Grace doesn’t shirk us of our responsibility to the gospel, to his mission for pilgriming in this foreign land.
In our luxury of grace are we abiding in God’s commands? Are we putting God first in our lives by “loving the Lord our God with all our heart with all our soul and with all our strength?” (Deut. 6:5/Mark 12:20) Are we seeking wisdom from God’s word? “Get wisdom, get understanding; do not forget my words or turn away from them.” (Proverbs 4:5) Are we loving him by keeping his commands? “If you love me, keep my commands.” (John 14:15)
What is God’s command?
“Love the Lord your God with all your heart and with all your soul and with all your mind and with all your strength. The second is this: Love your neighbor as yourself. There is no commandment greater than these.” (Mark 11:30-31)
I’m not prescribing that we become rigid, programmed, judgmental, works-oriented Christians—we do live by grace and honestly, we already do a good job in that arena. I am suggesting an awakening to life fully expressed by living out the truest form of grace.
God gives grace wildly; unashamedly.
Perhaps no one knew this more than Paul, who made himself a slave to the gospel and servant to all. (Philippians 2:7) Pouring out his life because he understood how much God loved him and Paul wanted to love God back as wildly and unashamedly. He loved God and showed this by keeping his commands; obeying God’s leading in his life. (1 John 5:3) He sacrificed his physical body, time, profession, former way of life and prestige because grace transformed him; wrecked him. When Paul put God first he gave God free reign over the entirety of his life.
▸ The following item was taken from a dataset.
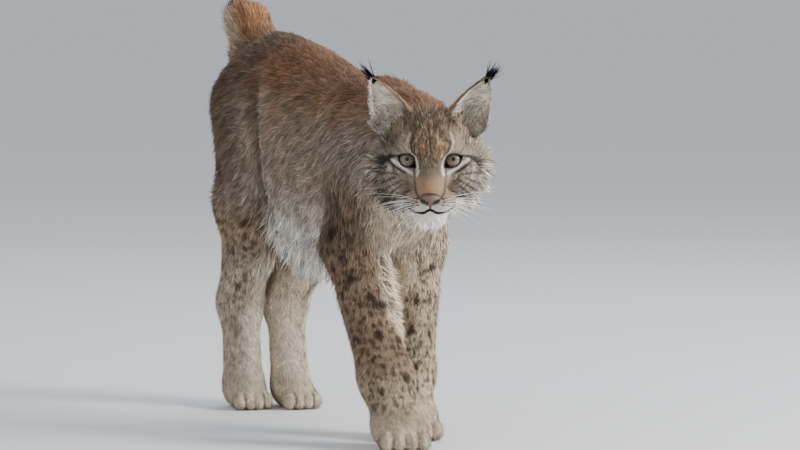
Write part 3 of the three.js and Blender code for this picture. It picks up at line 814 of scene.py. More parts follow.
def head_colour(q, n):
    """The face's markings, drawn as the head is seen from in front and fading towards its back."""
    x, y, z = np.abs(q[:, 0]), q[:, 1], q[:, 2]
    wobble = (noise(q, 9, 71) - 0.5) * 3
    x, z = x + wobble * 0.5, z + wobble * 0.5
    front = (1 - ramp(y, 30, 70)) * ramp(-n[:, 1], -0.1, 0.2)
    behind = ramp(y, 35, 75)
    fine = streaks(q, 1.4, 31)
    coarse = streaks(q, 2.8, 33)
    top = ramp(z - 0.2 * x, -4, 22)
    c = mix(CHEEK, HEAD_BROWN, 0.85 * top * (1 - ramp(x, 30, 50)))
    c = mix(c, GREY_BROWN, 0.7 * top * ramp(x, 30, 50))
    fore = ramp(z, -8, 14) * (1 - ramp(x, 24, 34)) * (1 - ramp(z, 56, 84))
    c = mix(c, BROWN, 0.7 * fore)
    glow = np.exp(-(((x - 14) / 11) ** 2) - ((z - 32) / 17) ** 2)
    c = mix(c, ORANGE, 0.8 * glow * front)
    c = mix(c, CREAM, 0.36 * fore * ramp(streaks(q, 1.9, 73), 0.56, 0.76))
    bridge = (1 - ramp(x, 17, 25)) * (1 - ramp(z, -22, -4)) * front
    c = mix(c, TAN, bridge)
    c = mix(c, BROWN, 0.6 * (1 - ramp(x, 14, 24)) * ramp(z, -24, -10) * (1 - ramp(z, 4, 14)) * front)
    ticks = ramp(fine, 0.5, 0.62) * ramp(z, -16, 6) * (1 - ramp(x, 24, 44))
    c = mix(c, DARK, 0.75 * ticks * (1 - behind))
    crown = ramp(z, 40, 58) * (1 - ramp(x, 42, 66)) * (1 - behind)
    c = mix(c, DARK, 0.55 * crown * ramp(coarse, 0.48, 0.62))
    c = mix(c, TAN, 0.3 * crown * (1 - ramp(coarse, 0.3, 0.42)))
    middle = line_share(x, z, [(0, 6, 0.8), (0, 20, 1.6), (0, 42, 1.4)], 1)
    c = mix(c, DARK, 0.75 * middle * front)
    temple = ramp(x, 40, 56) * ramp(z, 4, 18)
    c = mix(c, DARK, 0.45 * temple * (1 - behind) * ramp(fine, 0.5, 0.66))
    cheek = ramp(x, 26, 40) * (1 - ramp(z, -10, 2))
    c = mix(c, BROWN, 0.35 * cheek * (1 - ramp(x, 34, 48)))
    c = mix(c, DARK, 0.6 * cheek * (1 - behind) * ramp(streaks(q, 2.6, 37), 0.52, 0.68))
    c = mix(c, WHITE, 0.4 * cheek * ramp(streaks(q, 3.0, 39), 0.58, 0.74))
    side_front = (1 - ramp(y, 40, 70)) * ramp(-n[:, 1], -0.25, 0.1)
    for line in CHEEK_STREAKS:
        c = mix(c, DARK, 0.78 * side_front * line_share(x, z, line, 1))
    # Painted shade on the animal's right side: there the whites of the pad, chin and bib are drawn
    # narrower, and the pad's white weaker
    shady = 24 * ramp(-q[:, 0], 10, 30)
    pad = (1 - ramp(z, -57, -43)) * (1 - ramp(x + shady, 38, 54)) * (1 - ramp(y, -14, 14))
    c = mix(c, WHITE, (0.7 - 0.16 * (q[:, 0] < 0)) * pad)
    upper_pad = (1 - ramp(np.abs(z + 44), 5, 11)) * ramp(x, 18, 24) * (1 - ramp(x, 40, 52)) * front
    c = mix(c, TAN, 0.5 * upper_pad)
    c = mix(c, DARK, 0.9 * whisker_spots(x, z) * (1 - ramp(y, -14, 14)))
    below = z - lip_line(x) + 0.12 * (x - 40) * (x > 40)
    chin = (1 - ramp(below, -4, 1)) * (1 - ramp(x + shady, 50, 62))
    bib = (1 - ramp(z, -80, -66)) * (1 - ramp(x + shady, 54, 66)) * (1 - ramp(y, 60, 90))
    c = mix(c, WHITE, np.maximum(chin, bib))
    ruff = ramp(x, 52, 66) * (1 - ramp(z, -62, -30)) * ramp(y, -10, 25)
    # Painted shade: the right side of the ruff takes brown where the left side takes white
    c = mix(c, BELLY_WHITE, 0.45 * (q[:, 0] > 0) * ruff)
    c = mix(c, BROWN, 0.55 * (q[:, 0] < 0) * ruff * (1 - behind))
    c = mix(c, DARK, 0.7 * ruff * (1 - behind) * ramp(streaks(q, 6, 41), 0.52, 0.66))
    # Painted shade: the right cheek, which lies in shade, is darker than the left one
    c = c * (1 - 0.32 * ramp(-q[:, 0], 46, 66) * (1 - ramp(y, 90, 120)))[:, None]
    for line, colour, strength in FACE_LINES:
        c = mix(c, colour, strength * front * line_share(x, z, line, 1))
    rim = lid_opening(q)
    c = mix(c, BLACK, (1 - ramp(rim, 1.8, 3.4)) * (y < 12))
    thin = 1 - 0.3 * ramp(np.abs(q[:, 0]), 20, 42)
    mouth = 1 - ramp(np.abs(q[:, 2] - lip_line(q[:, 0]) + 1.0) / thin, 2.0, 3.6)
    c = mix(c, LIP, mouth * (1 - ramp(x, 48, 57)) * (1 - ramp(y, 0, 16)))
    philtrum = (1 - ramp(x, 0.7, 2.0)) * ramp(-z, 55, 59) * (1 - ramp(-z, 66, 68))
    c = mix(c, LIP, philtrum * front)
    nape = ramp(y, 60, 100)
    return mix(c, mix(GREY_BROWN, RUFOUS, ramp(n[:, 2], 0.1, 0.8)), nape)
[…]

No holding back. When is the last time you sacrificed something in your life because you were so overwhelmed by the grace God has given you?
Holiness is impossible apart from grace, yet we are to be holy.
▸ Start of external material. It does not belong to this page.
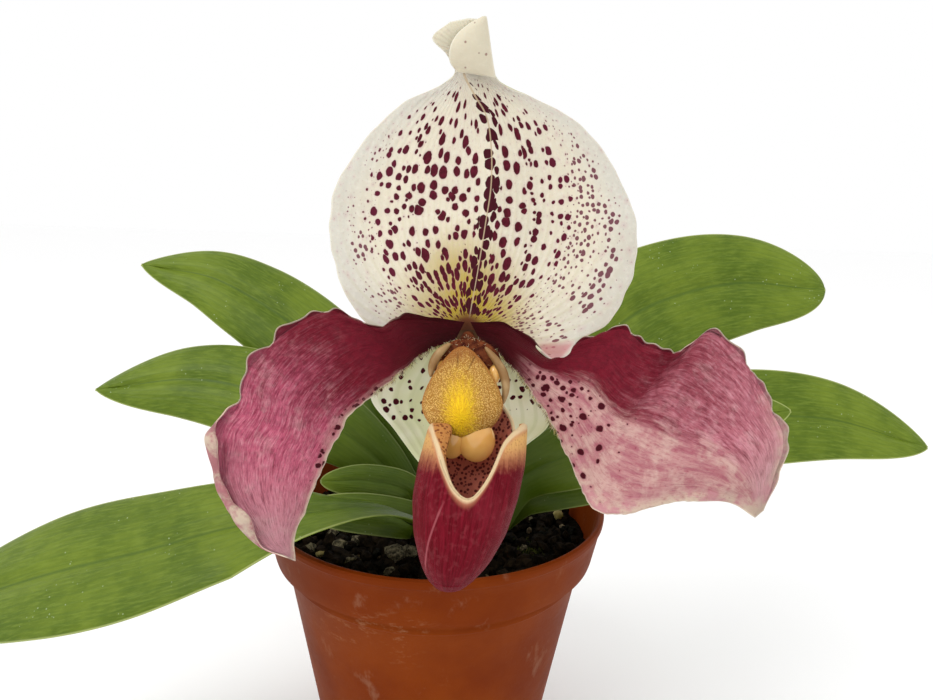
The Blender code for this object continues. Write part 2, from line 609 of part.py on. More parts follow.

“Be holy, because I am holy.” (1 Peter1:16) We have the secret code to unlocking holiness. Holiness doesn’t come from perfection. That’s unattainable. We are cross-bearers filled with the Holy Spirit, a walking temple of the Lord. Therefore holiness lives within us. It’s like a virus planted in our core, spreading and overtaking the rot in our lives by reviving it into a healthy, fertile new creation growing the fruit of the Spirit. Holiness spreads peace. Are you living a holy life by making every effort to live in peace with our fellow humankind? (Hebrews 12:14) Peace should be an overflow of what we experience from God each day. Leading us to make recompense with those we’ve wronged and becoming love where there has been hate: living as a means for reconciliation in our broken world. The daily news is a reminder that our world is in need of peace. In our grace-given life are we convicted toward becoming peacemakers while on this earth or do we create dissension? Or worse, do we do nothing at all because it’s ‘too overwhelming and things will never change.’
Grace empowers love.
An identifier for a disciple of Jesus is love. (John 13:35) And I don’t mean like the posters I see in people’s yards around town that say, ‘love is love.’ Let’s not cheapen love by making it cliche. How can we know or be love unless we know where love comes from? If we honestly want to abide by God’s command—to love him and others, then I think 1 John is a good place to start. “But if anyone obeys his word, God’s love is truly made complete in him. This is how we know we are in him: Whoever claims to live in Him must walk as Jesus did.” (vs. 2:5-6) Jesus loved, came as a peacemaker, healed, taught, stirred up the mediocrity of the times and sacrificed his life. Out of grace, we should give no less. This grace we claim to have should not be wasted by our laziness, it’s been given so that it can continue to be given to the world in tangible, eternal ways. It’s recyclable. Grace is all-consuming, transforming, active, uncontainable gift. Gifts are only worth receiving when we can share the joy with someone else. Love can only have value when lavished on someone else. “We love because he first loved us.” (vs.4:19) If you claim to live by grace, is grace oozing from your life into others or is it rotting in your excuses? You are an indwelling of the power of God’s Spirit and his grace in you is not be wasted.
Grace comes with a tagline and it doesn’t say, “You have grace: rest easy you’re set for life.” Rather, “Grace found you: go be its ambassadors and let grace change our world.”